BACKGROUND | Treatment as Prevention
The Treatment as Prevention strategy has been pioneered by BC-CfE’s Dr. Julio Montaner. It involves widespread HIV testing and immediate provision of anti-HIV drugs known as HAART to medically eligible people with HIV. The BC-CfE has demonstrated that the benefits of early HAART treatment are twofold: it reduces the level of HIV in the blood to undetectable levels thus improving the health of people with HIV, and decreases the level of HIV in sexual fluids to undetectable levels thus reducing the likelihood of HIV transmission by more than 95 per cent. In 2009, the BC government invested $48 million over four years in the BC-CfE-led Seek and Treat for Optimal Prevention of HIV/AIDS (STOP HIV/AIDS) pilot project. The intent of the pilot is to expand HIV testing and treatment among hard-to-reach populations such as injection drug users in Vancouver’s inner city and Prince George.

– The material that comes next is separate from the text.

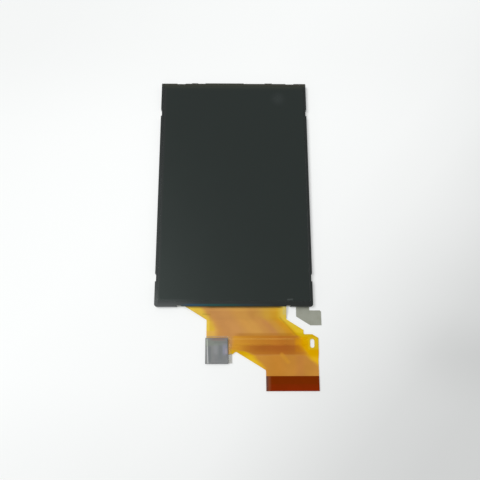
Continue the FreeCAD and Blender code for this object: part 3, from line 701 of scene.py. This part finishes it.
def conductive_cloth():
    """Metallised woven cloth of the gasket, with soft cool and warm tones, painted shade in a hollow, and
    painted glints on its sloped left shoulder and near its right side.
    """
    f = Finish("conductive_cloth")
    weave = f.both(f.waves(f.x, weave_pitch), f.waves(f.y, weave_pitch))
    cloud = f.noise(0.45, 3.0, stretch=(1.6, 0.5, 1.0))
    tone = f.mottle(cloud, (0.205, 0.210, 0.215, 1), (0.262, 0.262, 0.258, 1))
    green = f.both(f.between(f.y, -47.2, -45.6, 0.4), f.remap(f.x, -4.6, -2.6, 1.0, 0.0))
    tone = f.tint(tone, (0.225, 0.255, 0.205, 1), green, 0.6)
    tone = f.tint(tone, (0.245, 0.182, 0.160, 1), f.patch(*cloth_warm), 0.85)
    tone = f.tint(tone, (0.185, 0.195, 0.180, 1), f.patch(*cloth_line), 0.6)
    # Painted shade in a hollow of the cloth, and a darker strip near its left side
    dark = f.math("MAXIMUM", f.patch(*hollow_shade), f.patch(*cloth_side))
    tone = f.tint(tone, (0.172, 0.185, 0.190, 1), dark, 0.7)
    tone = f.tint(tone, (0.285, 0.292, 0.296, 1), f.patch(*cloth_light), 0.6)
    tone = f.tint(tone, (0.268, 0.270, 0.335, 1), f.patch(*cloth_cool), 0.8)
    tone = f.tint(tone, (0.350, 0.310, 0.350, 1), f.patch(*cloth_gleam), 0.8)
    # Painted glint on the cloth's sloped left shoulder
    glint_tone = f.mix(f.remap(f.y, -49.0, -46.5), grey(0.44), (0.42, 0.45, 0.385, 1))
    tone = f.tint(tone, glint_tone, f.streak(*fold_glint), 0.95)
    tone = f.mix(f.remap(f.x, -7.95, -7.80, 0.6, 0.0), tone, (0.160, 0.168, 0.160, 1))
    f.set(Base_Color=tone, Metallic=0.85, Roughness=f.wander(cloud, 0.42, 0.54))
    f.set(Normal=f.relief(weave, 0.006))
    return f.material


def foam():
    """Dark open foam."""
    f = Finish("foam")
    cells = f.noise(5.0, 3.0)
    f.set(Base_Color=f.ramp(cells, ((0.35, grey(0.02)), (0.65, grey(0.075)))), Roughness=0.9)
    f.set(Normal=f.relief(cells, 0.04))
    return f.material


def liner_film():
    """Translucent film under the gasket, clear on the circuit and grey with adhesive past it, with a painted
    bright orange strip along its rim beside the gasket against the gasket's shadow.
    """
    f = Finish("liner_film")
    adhesive = f.mottle(f.noise(0.6), (0.36, 0.35, 0.30, 1), (0.42, 0.41, 0.36, 1))
    rim = f.between(f.x, -1.90, -1.15, 0.15)
    # Painted light: a bright orange strip along the rim beside the gasket, against the gasket's shadow
    lit = f.both(rim, f.remap(f.y, -49.7, -49.2))
    f.set(Base_Color=f.mix(lit, adhesive, (0.74, 0.50, 0.22, 1)))
    veil = f.math("MAXIMUM", f.remap(f.y, -49.2, -49.7, 0.04, 0.44), f.math("MULTIPLY", lit, 0.38))
    f.set(Roughness=f.wander(f.noise(2.0), 0.25, 0.38), Alpha=veil)
    return f.material


def gold_plating():
    """Gold of the contacts."""
    f = Finish("gold_plating")
    f.set(Base_Color=f.mottle(f.noise(3.0), (0.80, 0.56, 0.20, 1), (0.87, 0.64, 0.27, 1)))
    f.set(Metallic=1.0, Roughness=f.wander(f.noise(6.0), 0.2, 0.34))
    return f.material


def solder():
    """Dull solder."""
    f = Finish("solder")
    f.set(Base_Color=f.mottle(f.noise(3.0), grey(0.5), grey(0.66)), Metallic=1.0)
    f.set(Roughness=0.38, Normal=f.relief(f.noise(5.0), 0.01))
    return f.material


# Finishes by the slots of the record
FINISHES = {
    "black_coated_steel": black_coat, "face_film": face_film, "cell_glass": cell_glass,
    "polarizing_film": polarizing_film, "black_tape": black_tape, "prism_film": prism_film,
    "diffusing_film": diffusing_film, "guide_acrylic": guide_acrylic, "reflecting_film": reflecting_film,
    "white_plastic": white_plastic, "bare_steel": bare_steel, "led_package": led_package,
    "chip_silicon": chip_silicon, "sealing_silicone": sealing_silicone, "amber_polyimide": amber_flex,
    "dark_polyimide": dark_polyimide, "adhesive_tape": adhesive_tape, "conductive_cloth": conductive_cloth,
    "foam": foam, "liner_film": liner_film, "gold_plating": gold_plating, "solder": solder,
    "led_circuit": led_circuit,
}

# Nodes with a finish that isn't their slot's
OWN_FINISHES = {"led_flex": "led_circuit"}


def dress_nodes():
    """Gives every node its finish, and returns the finishes by name."""
    made = {name: build() for name, build in FINISHES.items()}
    for part in frame["record"]["subparts"]:
        name = part["node"]
        materials = nodes[name].data.materials
        materials.clear()
        materials.append(made[OWN_FINISHES.get(name, part["material_slot"])])
    return made


def add_mesh(name, points, faces, finish, smooth=True):
    """New piece of the object from points in metres, on the part's one body."""
    mesh = bpy.data.meshes.new(name)
    mesh.from_pydata(points, [], faces)
    mesh.validate()
    mesh.polygons.foreach_set("use_smooth", [smooth] * len(mesh.polygons))
    mesh.materials.append(finish)
    piece = bpy.data.objects.new(name, mesh)
    bpy.context.scene.collection.objects.link(piece)
    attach(piece, "root")
    return piece


# Gasket's shape: a rounded left side, a top face with a crown, wrinkles and a sloped left shoulder,
# and a right side that leans in towards the upper end. The shoulder's run is spread by one share at the
# lower end and another at the upper. Folds are so many to a millimetre along X and Y, with the layer of
# the noise that they come from
cloth_thickness = 0.05
cloth_rows = 64
side_steps = 8
side_roundness = 0.55
top_steps = 56
top_start = 0.04
top_shortfall = 0.10
corner_cut = 0.08
corner_ease = (0.02, 0.35)
side_lean = 0.18
shoulder_run = 0.62
shoulder_spread = (1.15, 0.85)
shoulder_drop = 0.13
crown = 0.035
crown_powers = (4, 6)
wrinkle = 0.012
wrinkle_room = 1.5
broad_folds = (0.55, 0.22, 3.0)
fine_folds = (1.3, 0.9, 7.0)
fine_share = 0.5
foam_rows = 24
foam_gap = 0.02


def fold_noise(x, y, folds):
    """Noise of folds, so many to a millimetre along X and along Y, from a layer of their own."""
    along_x, along_y, layer = folds
    return noise.noise(Vector((x * along_x, y * along_y, layer)))


def gasket_top(x, y, low, high):
    """Height of the cloth's top face: a crown, a sloped left shoulder and soft wrinkles."""
    across = (x - low.x) / (high.x - low.x)
    along = (y - low.y) / (high.y - low.y)
    across_power, along_power = crown_powers
    arch = crown * (1 - (2 * across - 1) ** across_power) * (1 - (2 * along - 1) ** along_power)
    first_spread, last_spread = shoulder_spread
    spread = shoulder_run * (first_spread + (last_spread - first_spread) * along)
    slope = max(0.0, 1 - (x - low.x) / spread)
    folds = fold_noise(x, y, broad_folds) + fine_share * fold_noise(x, y, fine_folds)
    return high.z - crown - wrinkle * wrinkle_room + arch - shoulder_drop * slope + wrinkle * folds


def gasket_ring(y, low, high, inset):
    """Points round the gasket's section at one place along it, pulled in by inset."""
    left = low.x + inset
    right = high.x - inset - side_lean * (y - low.y) / (high.y - low.y)
    bottom = low.z + inset
    radius = ((high.z - low.z) / 2 - inset) * side_roundness
    ring = []
    for step in range(side_steps + 1):
        angle = math.radians(270 - 90 * step / side_steps)
        ring.append((left + radius * (1 + math.cos(angle)), bottom + radius * (1 + math.sin(angle))))
    for step in range(top_steps + 1):
        x = left + top_start + (right - left - top_shortfall) * step / top_steps
        ring.append((x, gasket_top(x, y, low, high) - inset))
    top = ring[-1][1]
    ease_x, ease_share = corner_ease
    ring.append((right - ease_x, top - corner_cut * ease_share))
    ring.append((right, top - corner_cut))
    ring.append((right, bottom + corner_cut))
    ring.append((right - corner_cut, bottom))
    return [(x, y, z) for x, z in ring]


def places_along(low, high, steps):
    """Evenly spaced places from one end to the other."""
    return [low + (high - low) * step / steps for step in range(steps + 1)]


def tube_of_rings(outer, inner):
    """Points and faces of an open-ended wrap between an outer and an inner set of rings."""
    count = len(outer[0])
    points = [p for ring in outer + inner for p in ring]
    shift = len(outer) * count
    end = shift - count
    faces = []
    for start in range(0, end, count):
        after = start + count
        for i in range(count):
            j = (i + 1) % count
            a, b, c, d = start + i, start + j, after + j, after + i
            faces.append((a, b, c, d))
            faces.append((a + shift, d + shift, c + shift, b + shift))
    for i in range(count):
        j = (i + 1) % count
        faces.append((i, i + shift, j + shift, j))
        faces.append((end + i, end + j, end + j + shift, end + i + shift))
    return points, faces


def gasket_cloth(finish):
    """Cloth wrapped round the foam, open at both ends."""
    low, high = (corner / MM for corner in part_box("gasket_foil"))
    places = places_along(low.y, high.y, cloth_rows)
    outer = [gasket_ring(y, low, high, 0.0) for y in places]
    inner = [gasket_ring(y, low, high, cloth_thickness) for y in places]
    points, faces = tube_of_rings(outer, inner)
    points = [Vector(p) * MM for p in points]
    piece = add_mesh("gasket_cloth", points, faces, finish)
    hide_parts("gasket_foil")
    return piece


def gasket_foam(finish):
    """Foam core that fills the cloth, a little short of its ends."""
    low, high = (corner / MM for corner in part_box("gasket_foil"))
    core_low, core_high = (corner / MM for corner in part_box("gasket_core"))
    places = places_along(core_low.y, core_high.y, foam_rows)
    rings = [gasket_ring(y, low, high, cloth_thickness + foam_gap) for y in places]
    count = len(rings[0])
    points = [Vector(p) * MM for ring in rings for p in ring]
    first_end = tuple(range(count))
    last_end = tuple(reversed(range(foam_rows * count, (foam_rows + 1) * count)))
    faces = [first_end, last_end]
    for row in range(foam_rows):
        start, after = row * count, (row + 1) * count
        for i in range(count):
            j = (i + 1) % count
            faces.append((start + i, after + i, after + j, start + j))
    piece = add_mesh("gasket_foam", points, faces, finish, smooth=False)
    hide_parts("gasket_core")
    return piece


def recalculate(piece):
    """Turns a piece's faces outward."""
    form = bmesh.new()
    form.from_mesh(piece.data)
    bmesh.ops.recalc_face_normals(form, faces=form.faces)
    form.to_mesh(piece.data)
    form.free()


def add_camera():
    """Camera at the photograph's place and tilt."""
    data = bpy.data.cameras.new("camera")
    data.sensor_width = camera_sensor
    data.lens = camera_lens
    data.clip_start = camera_near
    camera = bpy.data.objects.new("camera", data)
    turn = (Matrix.Rotation(math.radians(camera_pitch), 4, "X")
            @ Matrix.Rotation(math.radians(camera_roll), 4, "Y")
            @ Matrix.Rotation(math.radians(camera_turn), 4, "Z"))
    camera.matrix_world = Matrix.Translation(Vector(camera_place) * MM) @ turn
    bpy.context.scene.collection.objects.link(camera)
    bpy.context.scene.camera = camera


def add_floor():
    """Pale floor, painted darker towards the lower right where the room's light falls off, with painted shade
    and light in wide patches.
    """
    mesh = bpy.data.meshes.new("floor")
    half = floor_size / 2
    corners = [(-half, -half, 0), (half, -half, 0), (half, half, 0), (-half, half, 0)]
    mesh.from_pydata(corners, [], [(0, 1, 2, 3)])
    f = Finish("floor")
    fall = f.vector("DOT_PRODUCT", f.place, floor_fall)
    stops = [(place, (*(level * share for share in floor_tint), 1)) for place, level in floor_tones]
    tone = f.ramp(fall, stops, "LINEAR")
    tone = f.tint(tone, grey(0), f.between(f.y, *floor_top), floor_top_dim)
    low_left = f.both(f.remap(f.x, *floor_left), f.between(f.y, *floor_low))
    tone = f.tint(tone, grey(0), low_left, floor_low_dim)
    right = f.both(f.remap(f.x, *floor_right), f.remap(f.x, *floor_right_end, 1.0, 0.0))
    lift = f.both(right, f.between(f.y, *floor_lift))
    tone = f.tint(tone, grey(1), lift, floor_right_lift)
    shade = f.both(right, f.between(f.y, *floor_shade))
    tone = f.tint(tone, grey(0), shade, floor_right_dim)
    f.set(Base_Color=f.mix(1 - floor_glow, grey(0), tone), Roughness=0.75, Specular_IOR_Level=0.0)
    f.set(Emission_Color=tone, Emission_Strength=f.math("MULTIPLY", f.seen_rays(), floor_glow))
    mesh.materials.append(f.material)
    floor = bpy.data.objects.new("floor", mesh)
    bpy.context.scene.collection.objects.link(floor)


def add_light():
    """Soft lamp in the window's direction, and the pale room round the part."""
    data = bpy.data.lights.new("window", "SUN")
    data.energy = lamp_strength
    data.angle = math.radians(lamp_angle)
    lamp = bpy.data.objects.new("window", data)
    lamp.rotation_mode = "QUATERNION"
    lamp.rotation_quaternion = Vector(window_direction).to_track_quat("Z", "Y")
    lamp.visible_glossy = False
    bpy.context.scene.collection.objects.link(lamp)
    world = bpy.data.worlds.new("room")
    bpy.context.scene.world = world
    world.use_nodes = True
    room = Graph(world.node_tree)
    direction = room.tree.nodes.new("ShaderNodeTexCoord").outputs["Generated"]
    aim = room.vector("DOT_PRODUCT", direction, Vector(window_direction).normalized())
    away = room.math("MULTIPLY", room.math("SUBTRACT", aim, 1.0), window_tightness)
    glow = room.math("MULTIPLY", room.math("EXPONENT", away), window_level)
    height = room.split(direction)[2]
    sky = room.remap(height, 0.0, horizon_height, horizon_level, sky_level)
    shown = room.math("SUBTRACT", room.math("ADD", glow, sky), fill_level)
    level = room.math("ADD", room.math("MULTIPLY", shown, room.seen_rays()), fill_level)
    background = room.tree.nodes["Background"]
    room.feed(background.inputs["Strength"], level)
    room.feed(background.inputs["Color"], room_tint)


def main():
    """Dresses the part, adds the gasket's soft pieces and sets up the picture."""
    made = dress_nodes()
    recalculate(gasket_cloth(made["conductive_cloth"]))
    recalculate(gasket_foam(made["foam"]))
    add_camera()
    add_floor()
    add_light()
    bpy.context.scene.view_settings.view_transform = "Standard"


main()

Treatment as Prevention is internationally recognized by organizations such as the World Health Organization, International AIDS Society and the Joint United Nations Programme on HIV/AIDS (UNAIDS). Treatment as Prevention has been endorsed by U.S. President Barack Obama, Secretary of State Hillary Clinton and former U.S. President Bill Clinton as an effective strategy in the fight against HIV/AIDS.
About the British Columbia Centre for Excellence in HIV/AIDS
The BC Centre for Excellence in HIV/AIDS (BC-CfE) is Canada’s largest HIV/AIDS research, treatment and education facility and is internationally recognized as an innovative world leader in combating HIV/AIDS and related diseases. BC-CfE is based at St. Paul’s Hospital, Providence Health Care, a teaching hospital of the University of British Columbia. The BC-CfE works in close collaboration with key provincial stakeholders, including health authorities, health care providers, academics from other institutions, and the community to decrease the health burden of HIV and AIDS and to improve the health of British Columbians living with HIV through developing, monitoring and disseminating comprehensive research and treatment programs for HIV and related illnesses.